In the meantime, we encourage you to read our previous article on NFLX, which would help you better understand its position and market opportunities.

  • Netflix’s Nightmare Continues – Your Reminder To Unload Now
  • Netflix Lost The Squid Game – Another Decline Expected In 3 Months

So, Is NFLX Stock A Buy, Sell, or Hold?

NFLX 5Y EV/Revenue and P/E Valuations

NFLX 5Y EV/Revenue and P/E Valuations

S&P Capital IQ

NFLX is currently trading at an EV/NTM Revenue of 3.55x and NTM P/E of 24.83x, lower than its 5Y mean of 7.24x and 67.23x, respectively. The stock is also trading at $239.04, down -65.89% from its 52 weeks high of $700.99, though at a premium of -49.91% from its 52 weeks low of $162.71. Nonetheless, given their price target of $239.29, it is evident that consensus estimates are cautious about NFLX’s prospects from current levels.

NFLX 5Y Stock Price

NFLX 5Y Stock Price

Seeking Alpha

Assuming that the pessimistic FQ3’22 estimates came true, NFLX would have more downsides from current levels, potentially breaking its previous June lows. The S&P 500 Index had already done so, with a -25.25% plunge on 30 September 2022, indicating peak market pessimism and fear levels. Even though the latter had also recovered by 2.59% at the time of writing, one day’s price action may not reflect the true state of the market, which has been admitted bearish since the start of the year.

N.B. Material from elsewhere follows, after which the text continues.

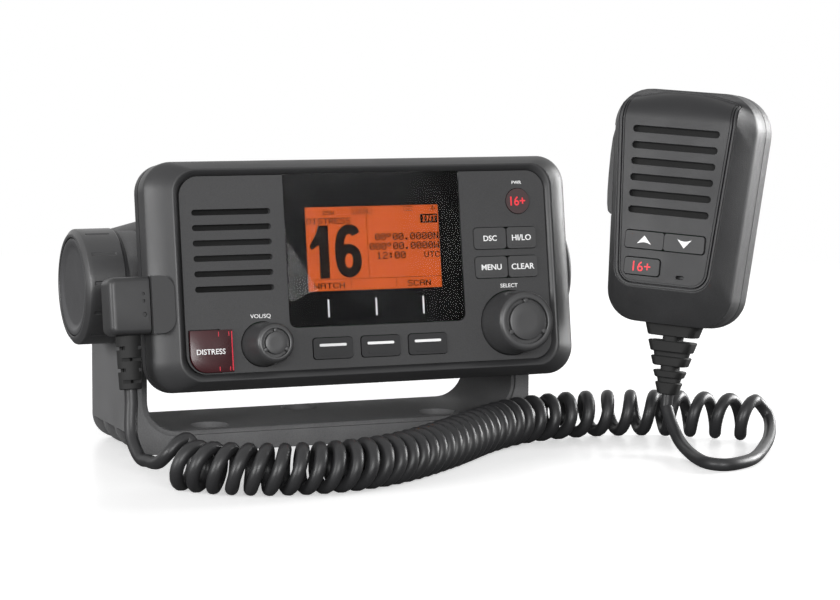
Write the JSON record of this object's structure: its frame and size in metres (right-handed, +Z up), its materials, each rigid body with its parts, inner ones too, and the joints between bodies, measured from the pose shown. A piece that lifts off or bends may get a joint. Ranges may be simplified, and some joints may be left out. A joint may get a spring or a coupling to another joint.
{
  "type": "fixed-mount VHF marine radio",
  "caption": "Marine radio on a tilting U-bracket with gimbal knobs, and a push-to-talk handset standing beside it on a curly cord.",
  "frame": {"origin": "on the bracket's underside, midway between the arms, straight below the tilt axis", "axes": "+X right seen from the front, +Y to the back, +Z up"},
  "size_m": [0.2714, 0.2054, 0.1397],
  "materials": {
    "bracket_plastic": "fine grain, satin",
    "case_plastic": "smooth, satin",
    "panel_plastic": "fine grain, matte",
    "dark_plastic": "fine grain, matte",
    "disc_plastic": "satin",
    "key_rubber": "matte",
    "power_rubber": "matte",
    "window_glass": "polished",
    "display": "lit orange",
    "red_plastic": "satin",
    "cover_plastic": "clear red, polished",
    "cone": "matte",
    "cloth": "open weave",
    "seal": "matte",
    "die_casting": "black coated",
    "steel": "satin",
    "nickel": "satin",
    "brass": "satin",
    "board": "solder mask",
    "cord": "satin"
  },
  "bodies": {
    "bracket": {"bracket": "bracket_plastic", "plug_lead": "cord", "curly_cord": "cord", "handset_lead": "cord", "handset_front": "case_plastic", "handset_rear": "dark_plastic", "handset_plate": "panel_plastic", "handset_speaker": "cone", "mic_capsule": "steel", "handset_board": "board", "handset_screws": "steel", "hang_up_stud": "steel", "handset_relief": "dark_plastic", "talk_switch": "steel"},
    "radio": {"front_bezel": "case_plastic", "face_panel": "panel_plastic", "display_window": "window_glass", "lcd_module": "display", "speaker": "cone", "speaker_cloth": "cloth", "housing_gasket": "seal", "main_housing": "dark_plastic", "rear_cover": "die_casting", "rear_screws": "steel", "main_board": "board", "control_board": "board", "rotary_encoders": "steel", "antenna_socket": "nickel", "cable_glands": "dark_plastic", "gimbal_inserts": "brass", "mic_socket": "case_plastic", "distress_pin": "steel", "mic_plug": "case_plastic", "plug_relief": "dark_plastic"},
    "left_washer": {"left_washer": "steel"},
    "left_knob": {"left_gimbal_knob": "dark_plastic", "left_knob_disc": "disc_plastic", "left_stud": "steel"},
    "right_washer": {"right_washer": "steel"},
    "right_knob": {"right_gimbal_knob": "dark_plastic", "right_knob_disc": "disc_plastic", "right_stud": "steel"},
    "volume_shaft": {"volume_shaft": "steel"},
    "volume_knob": {"volume_knob": "dark_plastic"},
    "selector_shaft": {"selector_shaft": "steel"},
    "selector_knob": {"selector_knob": "dark_plastic"},
    "power_key": {"power_key": "power_rubber"},
    "dsc_key": {"dsc_key": "key_rubber"},
    "high_low_key": {"high_low_key": "key_rubber"},
    "menu_key": {"menu_key": "key_rubber"},
    "clear_key": {"clear_key": "key_rubber"},
    "soft_key_1": {"soft_key_1": "key_rubber"},
    "soft_key_2": {"soft_key_2": "key_rubber"},
    "soft_key_3": {"soft_key_3": "key_rubber"},
    "distress_button": {"distress_button": "red_plastic"},
    "distress_cover": {"distress_cover": "cover_plastic"},
    "talk_key": {"talk_key": "dark_plastic"},
    "up_key": {"up_key": "key_rubber"},
    "down_key": {"down_key": "key_rubber"},
    "handset_channel_key": {"handset_channel_key": "key_rubber"}
  },
  "joints": [
    {"name": "radio_tilt", "type": "hinge", "parent": "bracket", "child": "radio", "pos_m": [0, 0, 0.0637], "axis": [1, 0, 0], "range_deg": [-16, 8], "deforming": ["plug_lead"]},
    {"name": "left_washer_slide", "type": "slide", "parent": "radio", "child": "left_washer", "axis": [-1, 0, 0], "range_m": [0, 0.00375]},
    {"name": "left_knob_turn", "type": "hinge", "parent": "left_washer", "child": "left_knob", "pos_m": [-0.0852, 0, 0.0637], "axis": [-1, 0, 0], "range_deg": [0, 1080]},
    {"name": "right_washer_slide", "type": "slide", "parent": "radio", "child": "right_washer", "axis": [1, 0, 0], "range_m": [0, 0.00375]},
    {"name": "right_knob_turn", "type": "hinge", "parent": "right_washer", "child": "right_knob", "pos_m": [0.0852, 0, 0.0637], "axis": [1, 0, 0], "range_deg": [0, 1080]},
    {"name": "volume_turn", "type": "hinge", "parent": "radio", "child": "volume_shaft", "pos_m": [-0.0442, -0.06336, 0.04721], "axis": [0, -0.9877, 0.1564], "continuous": true},
    {"name": "volume_push", "type": "slide", "parent": "volume_shaft", "child": "volume_knob", "axis": [0, 0.9877, -0.1564], "range_m": [0, 0.0008], "stiffness_N_per_m": 1500, "springref_m": -0.0005},
    {"name": "selector_turn", "type": "hinge", "parent": "radio", "child": "selector_shaft", "pos_m": [0.0569, -0.06275, 0.05106], "axis": [0, -0.9877, 0.1564], "continuous": true},
    {"name": "selector_push", "type": "slide", "parent": "selector_shaft", "child": "selector_knob", "axis": [0, 0.9877, -0.1564], "range_m": [0, 0.0008], "stiffness_N_per_m": 1500, "springref_m": -0.0005},
    {"name": "power_key_press", "type": "slide", "parent": "radio", "child": "power_key", "axis": [0, 0.9877, -0.1564], "range_m": [0, 0.0008], "stiffness_N_per_m": 600, "springref_m": -0.0005},
    {"name": "dsc_key_press", "type": "slide", "parent": "radio", "child": "dsc_key", "axis": [0, 0.9877, -0.1564], "range_m": [0, 0.0008], "stiffness_N_per_m": 600, "springref_m": -0.0005},
    {"name": "high_low_key_press", "type": "slide", "parent": "radio", "child": "high_low_key", "axis": [0, 0.9877, -0.1564], "range_m": [0, 0.0008], "stiffness_N_per_m": 600, "springref_m": -0.0005},
    {"name": "menu_key_press", "type": "slide", "parent": "radio", "child": "menu_key", "axis": [0, 0.9877, -0.1564], "range_m": [0, 0.0008], "stiffness_N_per_m": 600, "springref_m": -0.0005},
    {"name": "clear_key_press", "type": "slide", "parent": "radio", "child": "clear_key", "axis": [0, 0.9877, -0.1564], "range_m": [0, 0.0008], "stiffness_N_per_m": 600, "springref_m": -0.0005},
    {"name": "soft_key_1_press", "type": "slide", "parent": "radio", "child": "soft_key_1", "axis": [0, 0.9877, -0.1564], "range_m": [0, 0.0008], "stiffness_N_per_m": 600, "springref_m": -0.0005},
    {"name": "soft_key_2_press", "type": "slide", "parent": "radio", "child": "soft_key_2", "axis": [0, 0.9877, -0.1564], "range_m": [0, 0.0008], "stiffness_N_per_m": 600, "springref_m": -0.0005},
    {"name": "soft_key_3_press", "type": "slide", "parent": "radio", "child": "soft_key_3", "axis": [0, 0.9877, -0.1564], "range_m": [0, 0.0008], "stiffness_N_per_m": 600, "springref_m": -0.0005},
    {"name": "distress_button_press", "type": "slide", "parent": "radio", "child": "distress_button", "axis": [0, 0.9877, -0.1564], "range_m": [0, 0.001], "stiffness_N_per_m": 600, "springref_m": -0.0005},
    {"name": "distress_cover_swing", "type": "hinge", "parent": "radio", "child": "distress_cover", "pos_m": [-0.0582, -0.05683, 0.04435], "axis": [0, 0.1564, 0.9877], "range_deg": [0, 100], "stiffness_Nm_per_rad": 0.002, "springref_deg": -17.19},
    {"name": "talk_key_press", "type": "slide", "parent": "bracket", "child": "talk_key", "axis": [0.6552, -0.7537, -0.0506], "range_m": [0, 0.001], "stiffness_N_per_m": 900, "springref_m": -0.0005},
    {"name": "up_key_press", "type": "slide", "parent": "bracket", "child": "up_key", "axis": [0.7479, 0.6567, -0.0975], "range_m": [0, 0.0008], "stiffness_N_per_m": 600, "springref_m": -0.0005},
    {"name": "down_key_press", "type": "slide", "parent": "bracket", "child": "down_key", "axis": [0.7479, 0.6567, -0.0975], "range_m": [0, 0.0008], "stiffness_N_per_m": 600, "springref_m": -0.0005},
    {"name": "handset_channel_key_press", "type": "slide", "parent": "bracket", "child": "handset_channel_key", "axis": [0.7479, 0.6567, -0.0975], "range_m": [0, 0.0008], "stiffness_N_per_m": 600, "springref_m": -0.0005}
  ],
  "couplings": [
    {"joint": "left_washer_slide", "follows": "left_knob_turn", "m_per_rad": 0.00019894},
    {"joint": "right_washer_slide", "follows": "right_knob_turn", "m_per_rad": 0.00019894}
  ]
}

However, all hope is not lost, since the September CPI released in early October may provide the potential catalyst for the stock market’s recovery, due to the Fed’s projected terminal rate of 4.6% by 2023. This potentially indicates a 75 basis point hike in November, with January 2023 moderating with a 50 basis point hike. Therefore, we may speculatively assume that most of the pessimism is already baked in, barring an earnings miss in FQ3’22 and financial losses in FQ4’22. We shall see.

In the meantime, we prefer to rate NFLX stock as a Hold for now, since the stock is also trading above its 50 and 100-day moving averages. Patience for now, since we will likely see better entry points after its earnings call.